We took a lot of High Altitude Food with us for our Mt. Spantik (7027m) expedition which we successfully summited on 10 July 2018 at 1015hrs. This post is all about the selection, importance and review of High Altitude (HA) food. I think it is an extremely important aspect of all expeditions and, therefore, should be known to all climbers, particularly upcoming athletes.
We took 16 packets of Expedition Foods with us which included a mix of Breakfast, Dinner and Dessert dishes. We were a team of 6 climbers and we thought 16 packets were enough for us due to two reasons: (1) we had also bought a lot of other food stuff that included soups, noodles, biscuits etc., and (2) 16 packets were all that we could afford!
Anyways, we took a mix of all our HA food during our first rotation to C-1 (5085m). We stayed 2 nights here and it was also the first time most of us tasted these food packets. We also tried all the other food we had brought. It soon dawned on us that we were extremely short on Expedition Foods as these food packets were the only thing that tasted good and were bearable for all of us. Although we were not at a high enough altitude yet, we could see that the higher we would go, our dependency on these would gradually increase!
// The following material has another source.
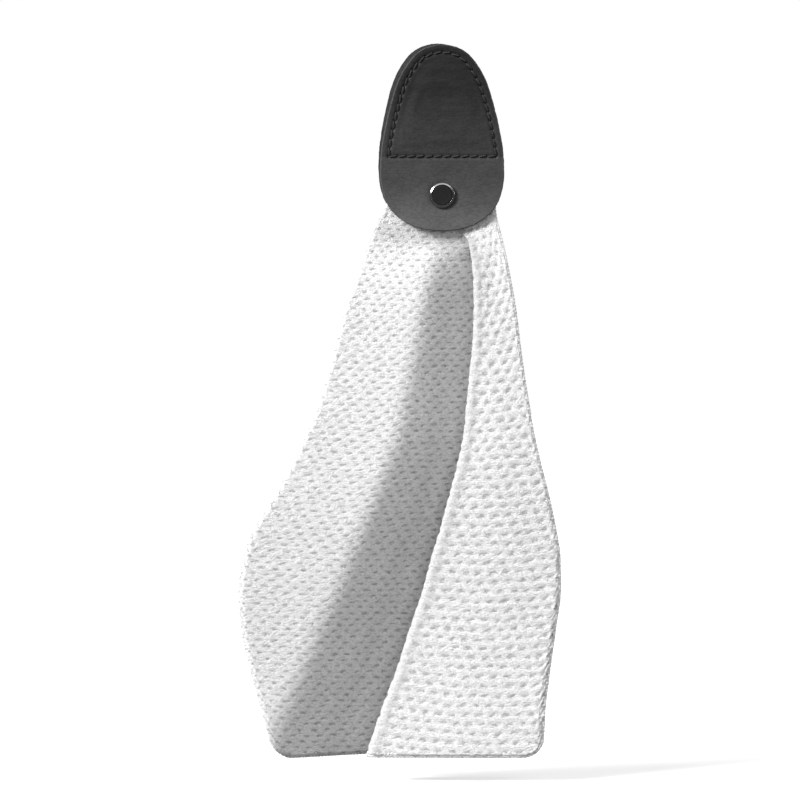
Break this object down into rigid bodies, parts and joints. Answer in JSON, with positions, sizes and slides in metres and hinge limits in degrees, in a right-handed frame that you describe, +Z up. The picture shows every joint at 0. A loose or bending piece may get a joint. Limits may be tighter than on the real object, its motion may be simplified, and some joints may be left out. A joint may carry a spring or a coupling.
{
  "type": "magnetic golf towel",
  "caption": "White waffle golf towel gathered into an egg-shaped two-ply leather patch with a hidden magnet above a press snap that lets the towel come off.",
  "frame": {"origin": "centre of the hidden magnet, on the rear face of the rear leather ply, which lies against the metal it sticks to", "axes": "+Z up along the patch towards its narrow end, +Y out of the rear (magnetic) face, the front of the patch faces -Y"},
  "size_m": [0.1566, 0.0379, 0.3462],
  "materials": {
    "hide": "matte",
    "foam": "matte",
    "magnet": "satin",
    "thread": "satin",
    "gunmetal": "polished",
    "cap_black": "satin",
    "plated": "satin",
    "spring_wire": "satin",
    "microfibre": "matte",
    "hem_thread": "matte"
  },
  "bodies": {
    "patch": {"front_panel": "hide", "rear_panel": "hide", "magnet_spacer": "foam", "magnet_disc": "magnet", "arch_needle_thread": "thread", "cross_needle_thread": "thread", "arch_bobbin_thread": "thread", "cross_bobbin_thread": "thread"},
    "front_flap": {"front_flap": "hide", "snap_cap_rim": "gunmetal", "snap_cap_face": "cap_black", "snap_socket": "plated", "snap_spring_ring": "spring_wire"},
    "rear_flap": {"rear_flap": "hide", "snap_stud": "plated", "snap_post": "gunmetal"},
    "towel": {"towel_cloth": "microfibre", "hem_left": "hem_thread", "hem_right": "hem_thread", "hem_bottom": "hem_thread", "towel_eyelet": "gunmetal", "eyelet_washer": "gunmetal"}
  },
  "joints": [
    {"name": "front_flap_bend", "type": "hinge", "parent": "patch", "child": "front_flap", "pos_m": [0, -0.0062, -0.0238], "axis": [-1, 0, 0], "range_deg": [0, 120]},
    {"name": "rear_flap_bend", "type": "hinge", "parent": "patch", "child": "rear_flap", "pos_m": [0, 0, -0.0238], "axis": [1, 0, 0], "range_deg": [0, 75]},
    {"name": "towel_swivel", "type": "hinge", "parent": "rear_flap", "child": "towel", "pos_m": [0, -0.0031, -0.0411], "axis": [0, 1, 0], "range_deg": [-18, 18]}
  ]
}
At basecamp we re-rationed everything for our next rotation. We, now, were very worried about our food supplies. We had a lot of it and so little of it at the same time. Among the 6 of us we had about 8~9 packets left with about 8 days of climbing left. 8 days - only if the weather remained exceptionally good (which it didn’t btw!). Anyways, we divided, rationed, repacked and we went. At C-3 (6300m) we had nothing left. On our first night we had one dinner packet and one breakfast. All 6 of us divided it with 2-3 tablespoons each. It was brutal. None of us could swallow the noodles, soups and biscuits we had. Maybe 1 or 2 biscuits but nothing else. After summiting, when we returned to C-3, we couldn’t even finish a bowl of noodle soup. It just wouldn’t go down. Eventually, one bowl had to be finished by 3 people. So we learnt an important lesson! Take an abundant supply of the right High Altitude Food, particularly Expedition Foods!
HA freeze-dried foods are the go-to food for all extreme sports that require endurance and involve wilderness. These packs of food come in varying flavors and by numerous brands. They are preferred due to their small size/weight, taste and their ability to be ready within a couple of minutes (approx. <10 min). Expedition Foods stands out among these brands. It not only has a huge range of meals (including halal and vegetarian options) but they taste awesome, have great consistency, are visually pleasing and easy to prepare even in the worst of conditions, and are remarkably satisfying. Even an 800kcal packet can suffice for 2 people. With other food types, one always feels an urge to have something more (we did!) which is not always possible at high altitudes. Expedition Foods leaves you satisfied and nourished. Below is the list of meals and desserts we tried with a short description and ranking stars (out of 5).
We had the following:
1. Fish and Potato in Parsley Sauce (1000kcal). ★★★★★ A slightly mushy potato-based paste with bits of fish. Exceptionally delicious. The best one that we tried.
2. Porridge with Sultanas (1000kcal). ★★★★★ Awesome breakfast, just like you’ll make at home.
3. Scrambled Egg, Potato and Mixed Peppers (800kcal). ★★★★ Awesome. However, it doesn’t get fully soft. Chunks of potato and pepper stay a bit on the hard side. Tasty but gets a bit difficult to eat at high altitude.
4. Macaroni and Cheese (800kcal). ★★★★★ Awesome, delicious and wonderful. Maybe even better than home!
5. Mediterranean Vegetable Pasta (450kcal). ★★★★★ Wonderful taste and all the right ingredients in the right amount.
6. Dessert Range - Custard with Mixed Berries, Chocolate Chip Biscuit Pudding, Custard with Apple. ★★★★★ All wonderful with the right consistency and right flavour. The key is to pour the right amount of water as specified. Don’t overdo it.
Tips and take away:
Based on our experience, I would like to present the following few points. Although they are more of a reminder to self but I hope they’ll be helpful to all upcoming athletes, mountaineers and adventure seekers!
1. Learn from all your experiences/expeditions about what food type suits you.
2. Pack the right amount of ‘right’ food.
3. Prepare a schedule for all your meals (breakfast, lunch, dinner) and allocate the right food in the right quantity.
4. Make dedicated packs of food for all the high camps with rightly proportioned quantities. Do this activity before leaving your home instead of doing it at the basecamp. Repeat it again at the basecamp too.
5. Don’t just buy all the stuff you find in supermarkets. Tea/coffee and biscuits might be fine for all the camps but think before getting too many soups, noodles, canned food etc.
6. Discuss with all the members about preferences.
7. Choose freeze-dried food. It’s small, light (both weight and effects on stomach), tastes good and has a wide range of flavours. Try Expedition Foods!
Happy Mountaineering! Happy Climbing!